Le corps de la plaidoirie est ensuite dédié à montrer que l’infraction n’est pas constituée, puis qu’on ne peut reprocher aucune complicité à Cherouvrier. Ce qui est supposé dégonfler l’accusation, c’est « le petit nombre de situations de souffrance rapportées ».
Les chiffres sont égrenés :
• 4 (ans d’enquête),
• 200 000 (salariés dans le monde),
• 22 000 (départs),
• 10 000 (mobilités),
• 77 (situations de souffrance pouvant potentiellement être en lien avec la situation de l’entreprise),
• 39 (situations retenues – « 39 sur 32 000, c’est étonnant »),
• 119 (parties civiles, « seulement », malgré l’effort de collecte des victimes, et ce n’est pas Cherouvrier qu’il faut accuser de reporting, mais bien les syndicats qui ont instrumentalisé les victimes pour produire un effet de masse, sans considération pour elles ni pour leur situation particulière – Maisonneuve parlera même de leur volonté de « faire du chiffre » – la défense aime décidément retourner les accusations mot à mot, au risque de se réduire à un « on est tous d’accord sur le mal, mais c’est pas moi c’est l’autre »).

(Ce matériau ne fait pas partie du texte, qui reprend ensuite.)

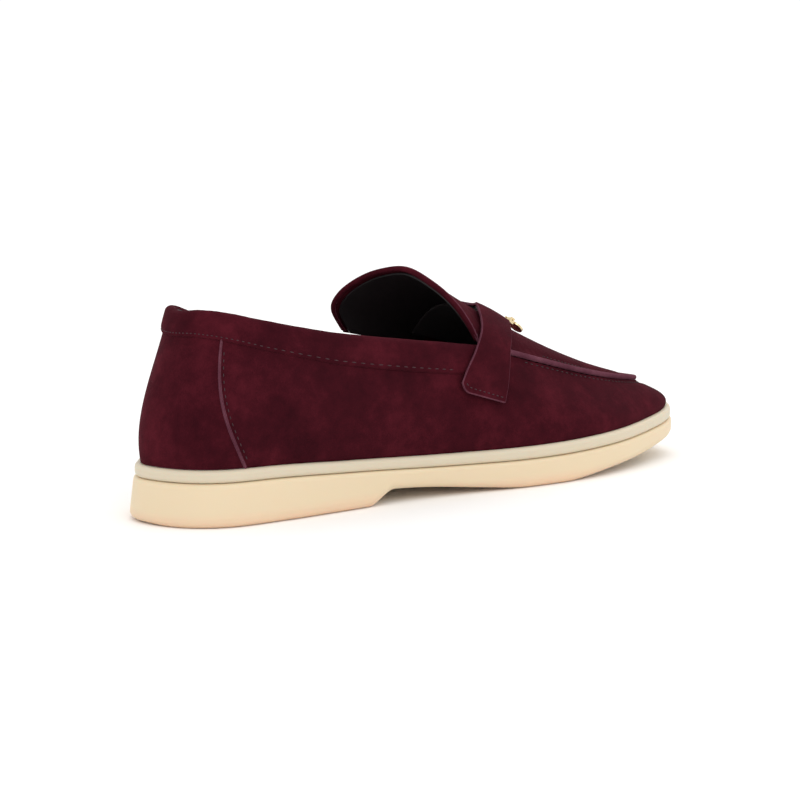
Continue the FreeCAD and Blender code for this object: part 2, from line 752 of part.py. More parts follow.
def stitch(skin, here, there, depth, flip):
    """One thread bar on a skin between two places on it."""
    a, b = lifted(skin, *here, depth, flip), lifted(skin, *there, depth, flip)
    run = b - a
    up = normal_of(skin, here[0], here[1], flip)
    side = up.cross(run).normalize()
    up = run.cross(side).normalize()
    bar = Part.makeBox(run.Length, size("thread_width"), size("thread_height"))
    turn = FreeCAD.Matrix(run.x / run.Length, side.x, up.x, 0, run.y / run.Length, side.y, up.y, 0,
                          run.z / run.Length, side.z, up.z, 0, 0, 0, 0, 1)
    bar = bar.transformGeometry(turn)
    bar.translate(a - side * size("thread_width") / 2)
    return bar


def stitches(skin, place, count, depth, flip=1):
    """Row of thread bars. place(k) gives a place on the skin, k from 0 to 1."""
    bars = []
    for i in range(count):
        bars.append(stitch(skin, place((i + 0.2) / count), place((i + 0.8) / count), depth, flip))
    return bars


def topline_row(k):
    u = -6.0 + 11.95 * k
    return u, band_edge(u) + 1.6 / wall_height(u)


def wall_row(k):
    u = OUTER_THROAT + 0.6 + (INNER_THROAT - OUTER_THROAT - 1.2) * k
    return u, 1 - 3.6 / wall_height(u)


def apron_row(side):
    def place(k):
        s = 0.06 + 0.70 * k
        half = (apron(s, 1) - apron(s, -1)).Length / 2
        return s, side * (1 - 3.4 / half)
    return place


def seam_row(side):
    seam = counter_seam(side)
    def place(k):
        v = 0.05 + 0.72 * k
        return seam(v) + side * 0.10, v
    return place


def strap_row(k0):
    def place(k):
        return k0, 0.08 + 0.84 * k
    return place


def tongue_row(k):
    return 0.93, (FLAP_HALF - 0.03) * (2 * k - 1)


add("topline_stitching", *stitches(wall, topline_row, 66, ON_BAND[0]))
add("apron_stitching", *stitches(wall, wall_row, 52, ON_LEATHER[0]),
    *stitches(apron, apron_row(-1), 22, ON_LEATHER[0], -1),
    *stitches(apron, apron_row(1), 22, ON_LEATHER[0], -1))
add("heel_seam_stitching", *stitches(wall, seam_row(1), 14, ON_LEATHER[0]),
    *stitches(wall, seam_row(-1), 14, ON_LEATHER[0]))
add("strap_stitching", *stitches(strap, strap_row(0.016), 8, ON_STRAP[0], -1),
    *stitches(strap, strap_row(0.984), 8, ON_STRAP[0], -1))
add("tongue_stitching", *stitches(tongue, tongue_row, 20, ON_LEATHER[0], -1))


# ---------------------------------------------------------------- charm on the strap
CHARM_AT = (0.5, 0.90)
DISC_DROP = 14.0       # degrees the resting disc points below the strap's slope


def charm():
    """Small disc on a pin, held by a plate with two ears on the strap's front edge."""
    seat = lifted(strap, *CHARM_AT, STRAP[1] + 0.12, -1)
    forward = (strap(0.5, 0.98) - strap(0.5, 0.82)).normalize()
    slope = math.degrees(math.atan2(-forward.z, forward.x))
    tilt = FreeCAD.Rotation(V(0, 1, 0), slope)
    half = size("charm_plate_length") / 2
    axis_local = V(half + 0.4, 0, size("charm_plate_thickness") + 1.3)

    plate = doc.addObject("Part::Box", "plate_blank")
    bind(plate, "Length", "@charm_plate_length")
    bind(plate, "Width", "@charm_plate_width * 2")
    bind(plate, "Height", "@charm_plate_thickness")
    plate.Placement = FreeCAD.Placement(seat + tilt.multVec(V(-half, -size("charm_plate_width"), 0)), tilt)
    ears = []
    for side in (-1, 1):
        ear = doc.addObject("Part::Box", "ear")
        ear.Length = 2.2
        ear.Width = 0.8
        bind(ear, "Height", "@charm_plate_thickness + 2.2")
        corner = V(axis_local.x - 1.2, side * 2.0 - 0.4, 0)
        ear.Placement = FreeCAD.Placement(seat + tilt.multVec(corner), tilt)
        ears.append(ear)
    mount = doc.addObject("Part::MultiFuse", "charm_mount")
    mount.Label = "charm_mount"
    mount.Shapes = [plate] + ears

    axis_point = seat + tilt.multVec(axis_local)
    along_y = FreeCAD.Rotation(V(1, 0, 0), -90)
    pin = doc.addObject("Part::Cylinder", "charm_pin")
    pin.Label = "charm_pin"
    bind(pin, "Radius", "@charm_pin_radius")
    pin.Height = 5.6
    pin.Placement = FreeCAD.Placement(axis_point + V(0, -2.8, 0), along_y)

    hang = FreeCAD.Rotation(V(0, 1, 0), slope + DISC_DROP)
    disc = doc.addObject("Part::Cylinder", "disc_blank")
    bind(disc, "Radius", "@charm_radius")
    bind(disc, "Height", "@charm_thickness")
    reach = V(size("charm_reach"), 0, -size("charm_thickness") / 2)
    disc.Placement = FreeCAD.Placement(axis_point + hang.multVec(reach), hang)
    eye = doc.addObject("Part::Cylinder", "eye_blank")
    bind(eye, "Radius", "@charm_eye_radius")
    eye.Height = 2.4
    eye.Placement = FreeCAD.Placement(axis_point + V(0, -1.2, 0), along_y)
    neck = doc.addObject("Part::Box", "neck_blank")
    bind(neck, "Length", "@charm_reach - @charm_radius + 1.2")
    neck.Width = 2.0
    bind(neck, "Height", "@charm_thickness")
    neck.Placement = FreeCAD.Placement(axis_point + hang.multVec(V(0, -1, -size("charm_thickness") / 2)), hang)
    joined = doc.addObject("Part::MultiFuse", "disc_joined")
    joined.Shapes = [disc, eye, neck]
    bore = doc.addObject("Part::Cylinder", "eye_bore")
    bind(bore, "Radius", "@charm_pin_radius + @charm_eye_clearance")
    bore.Height = 4
    bore.Placement = FreeCAD.Placement(axis_point + V(0, -2, 0), along_y)
    cut = doc.addObject("Part::Cut", "charm_disc")
    cut.Label = "charm_disc"
    cut.Base = joined
    cut.Tool = bore


charm()

# ---------------------------------------------------------------- writing the parts
def save_all():
    """Recomputes, checks every object, and writes one file for each sub-part."""
    doc.recompute()
    for thing in doc.Objects:
        assert not {"Invalid", "Error"} & set(thing.State), (thing.Name, thing.State)
    os.makedirs("parts", exist_ok=True)
    inner = {child for thing in doc.Objects if not thing.isDerivedFrom("PartDesign::Body")
             for child in thing.OutList}
    for thing in doc.Objects:
        whole = thing.isDerivedFrom("PartDesign::Body") or (
            thing.isDerivedFrom("Part::Feature") and not thing.isDerivedFrom("PartDesign::Feature")
            and not thing.isDerivedFrom("Sketcher::SketchObject") and thing not in inner)
        if whole:
            assert not thing.Shape.isNull() and thing.Shape.isValid(), thing.Label
            thing.Shape.exportStep(f"parts/{thing.Label}.step")
            print(f"{thing.Label:24} {thing.Shape.Volume:12.1f} mm3 {len(thing.Shape.Solids)}")


save_all()
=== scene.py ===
"""Slip-on penny loafer in wine suede on a cream rubber sole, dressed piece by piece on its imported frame."""
import math

import bmesh
import bpy
from mathutils import Matrix, Quaternion, Vector


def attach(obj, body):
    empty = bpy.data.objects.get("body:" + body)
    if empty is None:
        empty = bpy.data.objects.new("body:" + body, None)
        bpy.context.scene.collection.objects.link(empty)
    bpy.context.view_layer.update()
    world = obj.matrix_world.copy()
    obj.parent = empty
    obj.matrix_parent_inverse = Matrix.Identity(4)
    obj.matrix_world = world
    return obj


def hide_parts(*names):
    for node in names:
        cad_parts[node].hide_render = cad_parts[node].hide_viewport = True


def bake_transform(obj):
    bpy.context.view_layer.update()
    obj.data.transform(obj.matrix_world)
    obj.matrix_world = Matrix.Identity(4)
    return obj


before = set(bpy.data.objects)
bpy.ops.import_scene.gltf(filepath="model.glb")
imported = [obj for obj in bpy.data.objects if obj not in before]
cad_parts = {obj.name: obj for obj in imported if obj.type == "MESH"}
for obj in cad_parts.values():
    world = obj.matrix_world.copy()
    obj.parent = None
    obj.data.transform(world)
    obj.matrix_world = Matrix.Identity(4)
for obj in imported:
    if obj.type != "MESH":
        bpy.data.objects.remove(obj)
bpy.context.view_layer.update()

scene = bpy.context.scene
MM = 0.001

# ------------------------------------------------------------------ camera, light and floor
# A long lens about a metre off, a little above the shoe, seen from behind the outer side.
AIM = Vector((0.0, 0.0, 0.05))
AROUND = math.radians(-38.14)
ABOVE = math.radians(8.0)
AWAY = 1.1626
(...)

C’est là que se déploie le moment-émotion de la défense (sur ce terrain aussi, il faut répondre) : 39 situations retenues ? « Une seule situation de souffrance, c’est déjà trop […] dans un monde idéal. » Mais on est dans un tribunal, où il ne s’agit pas d’éthique ni de politique mais de droit, et quand la défense dit que rien ne tient juridiquement dans ce procès, elle a quand même bon cœur car elle préfèrerait un monde idéal dans lequel personne ne souffre.